Information supplied ::
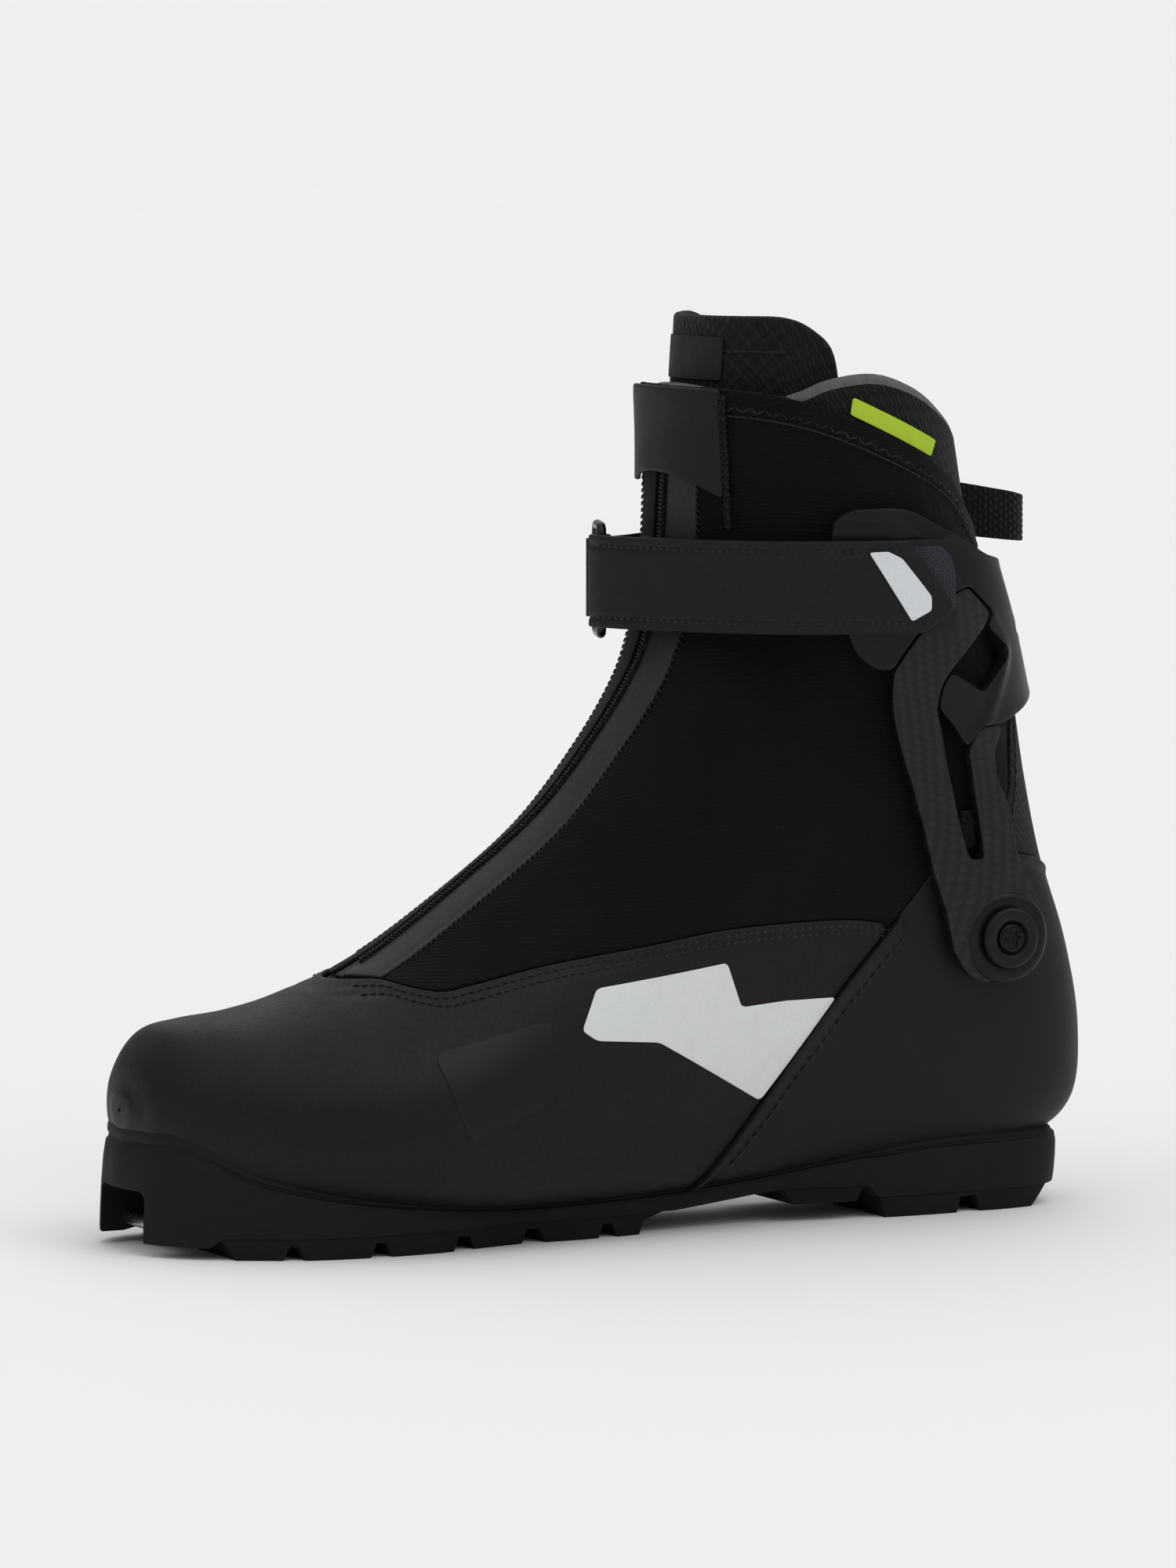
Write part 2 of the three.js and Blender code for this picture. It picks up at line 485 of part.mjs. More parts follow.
const foldOuter = slab(circle(BAR1, WIRE_R + WIRE_GAP + TAIL_T, 32), STRAP_LOW, STRAP_HIGH);
const foldHole = slab(circle(BAR1, WIRE_R + WIRE_GAP, 32), STRAP_LOW - 2, STRAP_HIGH + 2);
const tipCut = prism([[-95, 199], [-72.5, 199], [-88, 179.3], [-85.5, 175.5], [-76.5, 171], [-95, 160]]);
const foldOpen = slab([[-8.2, -8], [-30, -8], [-30, 3], [-9.4, 3]], STRAP_LOW - 2, STRAP_HIGH + 2);
const tail = wall(TAIL_CURVE, TAIL_T, STRAP_LOW, STRAP_HIGH).subtract(tipCut)
  .add(foldOuter.subtract(foldOpen)).subtract(foldHole);
add("strap_tail", tail, 0x232324, 0.6);

const flagShape = prism([[-63.5, 194.8], [-69, 195], [-73, 193], [-82, 182], [-82, 178], [-76, 175]], 20, 90);
add("strap_flag", wall(TAIL_CURVE, 0.45, STRAP_LOW, STRAP_HIGH, 0.75).intersect(flagShape), 0xeef1f4, 0.3);
const hookOutline = [[-66, 196.5], [-85, 196], [-88, 193], [-89.5, 188], [-89.5, 178], [-66, 176]];
const hookShape = prism(hookOutline, 20, 90);
add("hook_patch", wall(BASE_CURVE, 0.7, STRAP_LOW, STRAP_HIGH, 1).intersect(hookShape), 0x2b2c33, 0.95);

// ---- trim -----------------------------------------------------------------------------------------
const tabShell = surface.tabOut.subtract(surface.tabIn);
const tabRegion = [[20, 199.5], [-25.5, 199.5], [-33, 204], [-33, 240.6], [20, 243]];
add("front_tab", tabShell.intersect(prism(tabRegion, -20, 26)), 0x28282a, 0.55);

const labelShell = lastSolid(-LINING_OUT + 0.75, 6).subtract(lastSolid(-LINING_OUT + 0.2, 6));
const collarLabelShape = prism([[-62, 238.5], [-91, 225.6], [-88.5, 221], [-61, 233.5]], 5, 90);
add("collar_label", labelShell.intersect(collarLabelShape), 0xc8e63c, 0.6);
const tongueLabelShell = lastSolid(-TONGUE_OUT + 0.9, 6).subtract(lastSolid(-TONGUE_OUT + 0.25, 6));
const tongueLabelShape = prism([[0, 243], [-60, 243], [-60, 255.5], [0, 255.5]], -16, 20);
add("tongue_label", tongueLabelShell.intersect(tongueLabelShape), 0x111112, 0.8);

const PULL_T = 1.5;
const PULL_SIDE = [[-108, 4.5], [-118, 5.4], [-129, 5.8], [-137, 4.6]];
const PULL_CURVE = [...PULL_SIDE, [-141.2, 0], ...mirrorY(PULL_SIDE).reverse()];
const pullSide = prism([[-100, 196.5], [-118, 195.6], [-134, 193.8], [-145, 192.8], [-145, 206],
  [-134, 208.2], [-118, 211], [-100, 212]], -12, 12);
const pullWall = wall(PULL_CURVE.slice().reverse(), PULL_T, 188, 216);
add("heel_pull", pullWall.intersect(pullSide).subtract(lastSolid(0.3, 6)), 0x1e1e1f, 0.95);

const loopTab = lastSolid(1.5, 6).subtract(surface.tabIn)
  .intersect(prism([[-98.6, 108], [-103, 108.5], [-102.2, 119], [-97.8, 119]], 10, 90));
add("side_tab", loopTab, 0x3a3a3c, 0.6);

// ---- placement: sole on Z = 0, footprint centred --------------------------------------------------
const bounds = new THREE.Box3().setFromObject(group);
const centre = bounds.getCenter(new THREE.Vector3());
group.children.forEach((node) => node.geometry.translate(-centre.x, -centre.y, -bounds.min.z));

export default group;
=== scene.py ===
"""Looks of a cross country skate ski boot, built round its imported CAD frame.

Positions below are millimetres in the boot's design frame: +X toe, +Y outer side, +Z up.
"""
import math

import bmesh
import bpy
import numpy as np
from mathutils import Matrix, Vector


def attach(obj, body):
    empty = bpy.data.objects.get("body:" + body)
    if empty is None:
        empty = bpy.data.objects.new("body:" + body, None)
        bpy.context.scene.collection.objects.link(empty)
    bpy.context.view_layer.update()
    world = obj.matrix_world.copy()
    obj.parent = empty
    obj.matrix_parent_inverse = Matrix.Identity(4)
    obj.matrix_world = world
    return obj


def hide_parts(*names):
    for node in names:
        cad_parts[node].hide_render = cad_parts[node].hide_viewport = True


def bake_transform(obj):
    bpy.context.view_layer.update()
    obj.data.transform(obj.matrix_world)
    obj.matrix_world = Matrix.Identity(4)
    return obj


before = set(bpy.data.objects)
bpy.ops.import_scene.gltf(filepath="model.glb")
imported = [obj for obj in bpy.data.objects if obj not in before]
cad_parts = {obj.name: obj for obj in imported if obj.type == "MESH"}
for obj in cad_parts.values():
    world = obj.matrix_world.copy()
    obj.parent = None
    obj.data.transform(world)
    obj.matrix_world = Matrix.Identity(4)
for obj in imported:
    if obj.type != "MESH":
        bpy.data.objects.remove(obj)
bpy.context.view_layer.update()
SHIFT = np.array([4.5, -2.0, 0.0])
MM = 0.001
SIDES = ((1, "lateral"), (-1, "medial"))

# ---- outer surface of the boot ------------------------------------------------------------------
# Each row is a slanted oval section: bottom or back point X Z, top or front point X Z, half
# widths at the bottom, middle and top, centre offset in Y, roundness of its two halves.
STATIONS = np.array([
    [142.2, 38.8, 142.3, 40.6, 1.0, 1.2, 1.0, -9, 2.2, 2.2],
    [141.8, 35.2, 141.9, 44, 5.5, 6, 5, -9, 2.3, 2.3],
    [140.5, 33, 141, 46, 9, 10, 8, -9, 2.4, 2.4],
    [138, 28, 138.5, 54, 17, 18, 14, -9, 2.8, 2.5],
    [132, 23, 132, 62, 26, 26, 21, -8, 3.2, 2.5],
    [122, 19, 122, 64.6, 34, 33, 27, -6, 3.4, 2.4],
    [105, 15, 108, 66.8, 43, 42, 33, -3, 3.6, 2.2],
    [84, 12, 92, 71.6, 47.5, 47, 37, 0, 3.6, 2.1],
    [60, 10, 70, 82, 49, 48, 36, 2, 3.6, 2.0],
    [34, 9, 45, 99, 47, 46, 36, 3, 3.6, 2.0],
    [6, 9, 18, 120, 42, 45, 38, 3, 3.8, 2.0],
    [-26, 11, -1, 142, 37, 44, 40, 3, 4.0, 2.1],
    [-60, 14, -13, 160, 35, 43, 41, 2, 4.2, 2.2],
    [-95, 17, -18, 173, 35, 42, 42, 1, 4.2, 2.3],
    [-131, 18.5, -20, 183, 35, 42, 42, 0, 3.8, 2.3],
    [-149.5, 27.5, -21, 191, 37, 42, 42, 0, 3.2, 2.3],
    [-153, 48, -21.5, 198, 39, 42, 42, 0, 2.8, 2.3],
    [-149.5, 72, -22, 205, 40, 43, 42, 0, 2.5, 2.3],
    [-141, 97, -22.3, 211, 40, 44, 42, 0, 2.5, 2.3],
    [-135, 122, -22.6, 217, 41, 45, 42, 0, 2.5, 2.3],
    [-130.5, 146, -22.8, 223, 42, 46, 42, 0, 2.5, 2.3],
    [-124.5, 168, -23, 229, 44, 47, 42, 0, 2.5, 2.3],
    [-118, 188, -23, 235, 45, 47, 42, 0, 2.5, 2.3],
    [-114.5, 206, -23, 242, 45, 47, 42, 0, 2.5, 2.3],
    [-111.5, 224, -24, 258, 44, 46, 41, 0, 2.5, 2.3],
    [-108, 240, -25, 272, 44, 46, 41, 0, 2.5, 2.3],
])
K_TOP = len(STATIONS) - 1
LAST_ROWS, LAST_COLUMNS = 125, 180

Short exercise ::
Find how many lines in the listing hold "None", and reply with that number only.

Answer below ::
3